As of about, oh, six months ago (maybe a little more), Emmie HATED music. I know. She would make us turn off the radio, no matter what was on, at some point she asked me to stop singing her bedtime songs (sob!), and she never let me sing at any point outside of bedtime, ever. The breaking point was when we went to Nora’s birthday party (the sweet little girl above). Nora had a Jeff and Paige concert that was simply beyond delightful. All the other kids were dancing, clapping, or at least sitting and enjoying the music. Emmie was burrowed into my lap and if I dared to clap along, or do the hand gestures in the songs (you know, to try to model what Emmie should do, like a good little SLP), Emmie immediately clapped her hands over mine and held them down so tightly I couldn’t move. She just seemed so angry and upset with the whole situation. Had this been a one-time thing, I might have brushed it off, but this was an absolute pattern by now.
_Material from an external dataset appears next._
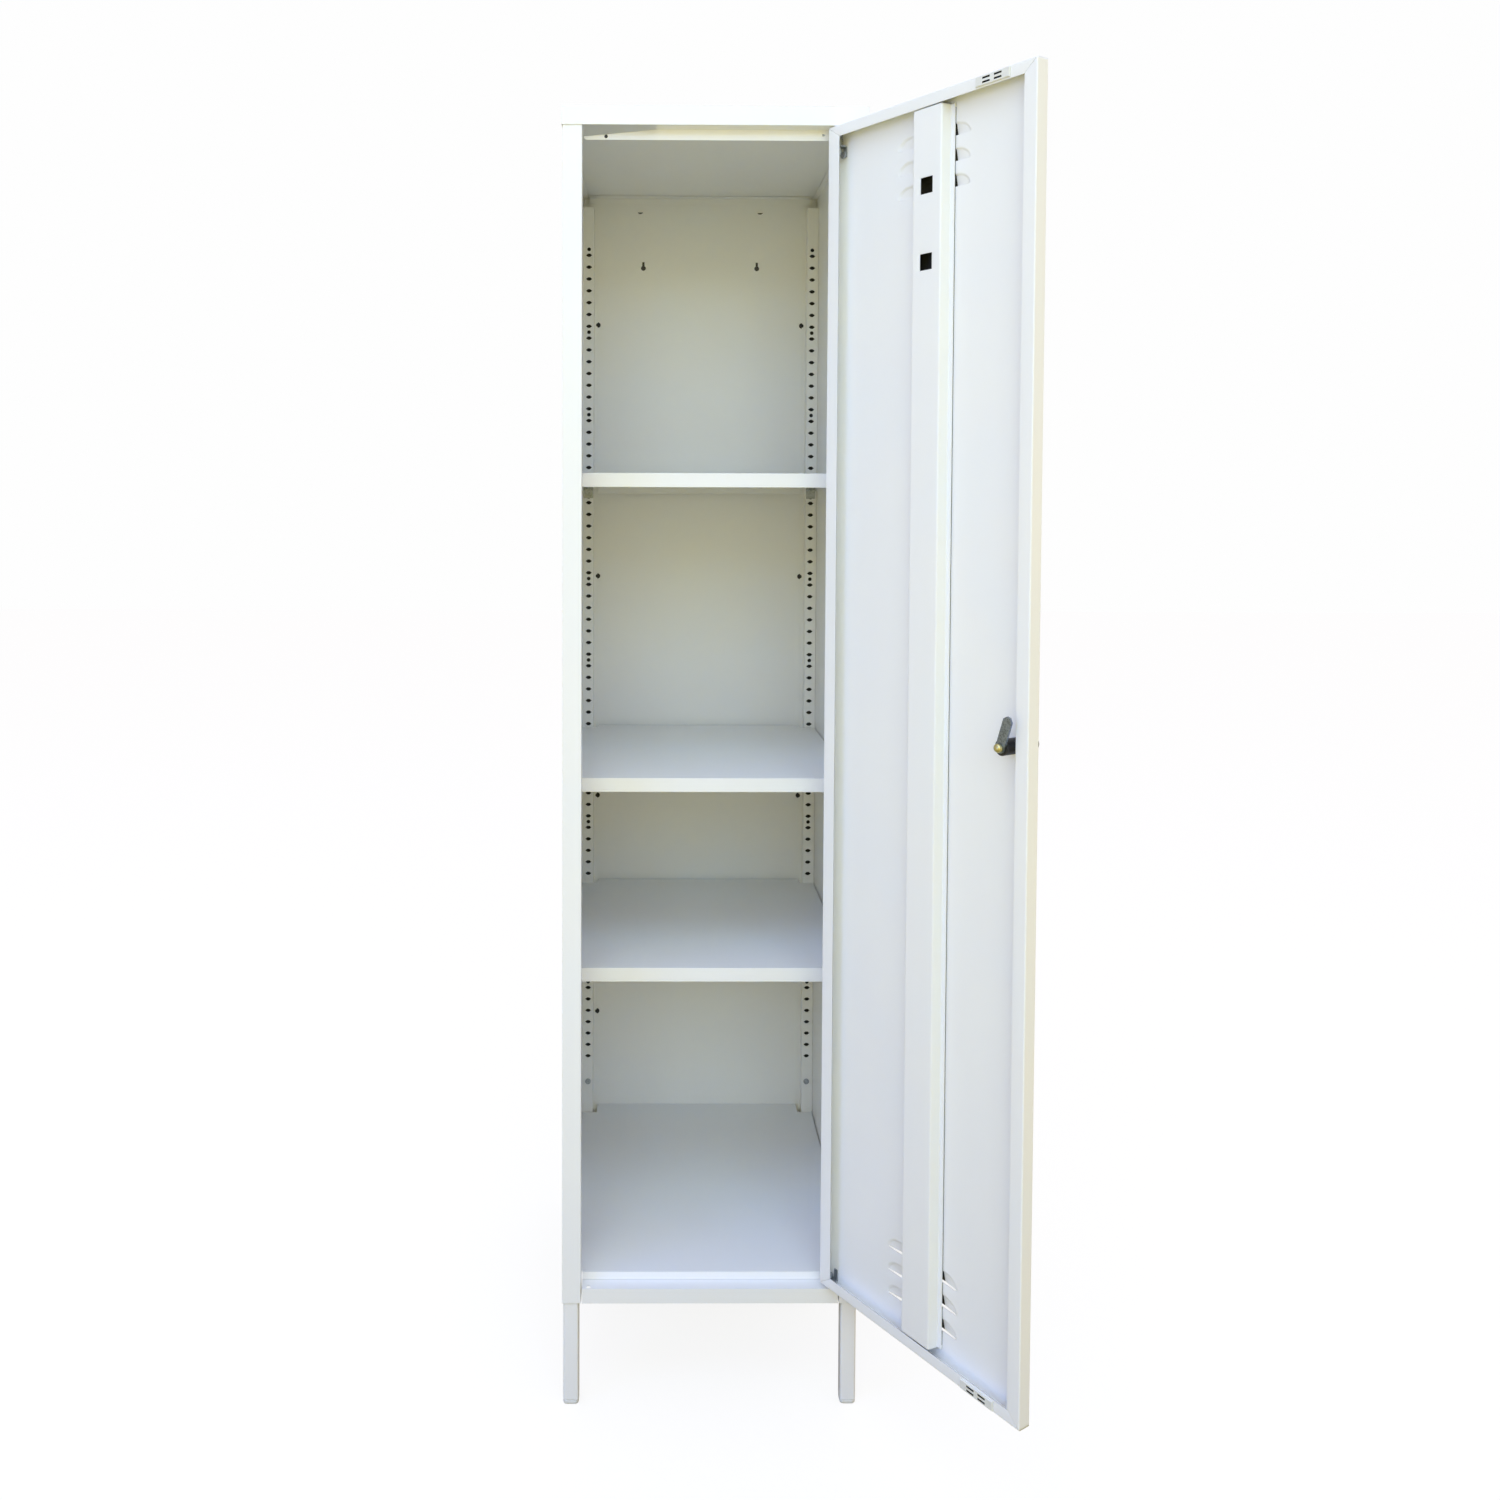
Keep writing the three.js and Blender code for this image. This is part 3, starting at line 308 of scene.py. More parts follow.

My dear friend and co-worker Angela mentioned a music class she was attending through a local rec center and I thought that might be just the thing for Emmie. Upon my request for more info, Angela let me know that this was actually a class for kids with special needs, but that there was space and they might be able to let Emmie in. I am SO grateful that they did let her in because although Emmie does not have any documented special needs, I do believe she has at a minimum sensory differences, if not straight-up Sensory Processing Disorder, but nothing has been formally evaluated (just a checklist a highly qualified coworker helped me fill out).
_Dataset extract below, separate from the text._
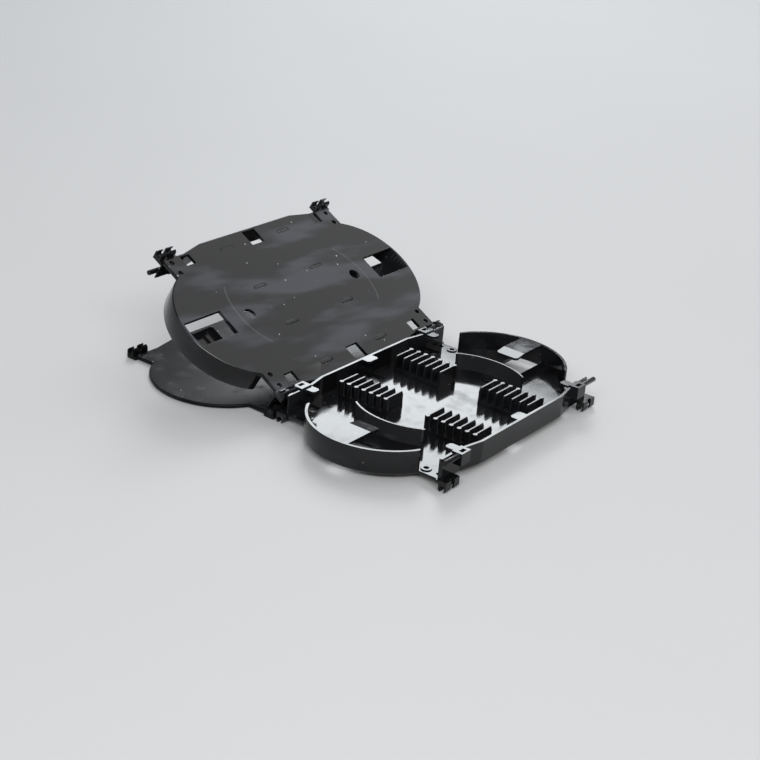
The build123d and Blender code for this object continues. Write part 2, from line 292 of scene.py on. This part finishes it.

Regardless, she got in and we were thrilled. Miss Stephanie (at Stephanie Sprenger and also at Music with Miss Stephanie) is A-M-A-Z-I-N-G. From the very first class, she immediately put Emmie at ease (Emmie was really nervous about the whole thing, especially that it would be too loud). Miss Stephanie made sure that none of the songs were loud ones, and was so incredibly observant of Emmie’s behaviors and reactions that I felt instantly at ease. Miss Stephanie is no ordinary music teacher; she is a trained music therapist, and a truly gifted one at that. As a therapist myself, I know that a good developmental therapist working with children (music, OT, PT, SLP, you name it) needs to be able to make careful observations of the child, then adapt their therapeutic techniques and targets to that child’s needs. Literally by the next week, Emmie had opened up, was participating with significantly less support, and generally astounding us all. After 2 months, it was like Emmie was a different child. She was initiating playing instruments, asking for favorite songs and generally surprising us all. Now, after 6ish months of class, Emmie is learning lyrics to songs, singing along, and truly enjoying music (as you can see above!).
We are SO indebted to Miss Stephanie and the magic she works. If you have a child under 10 in the Denver-ish area, especially one with special needs, please chek out her classes! They are worth their weight in gold!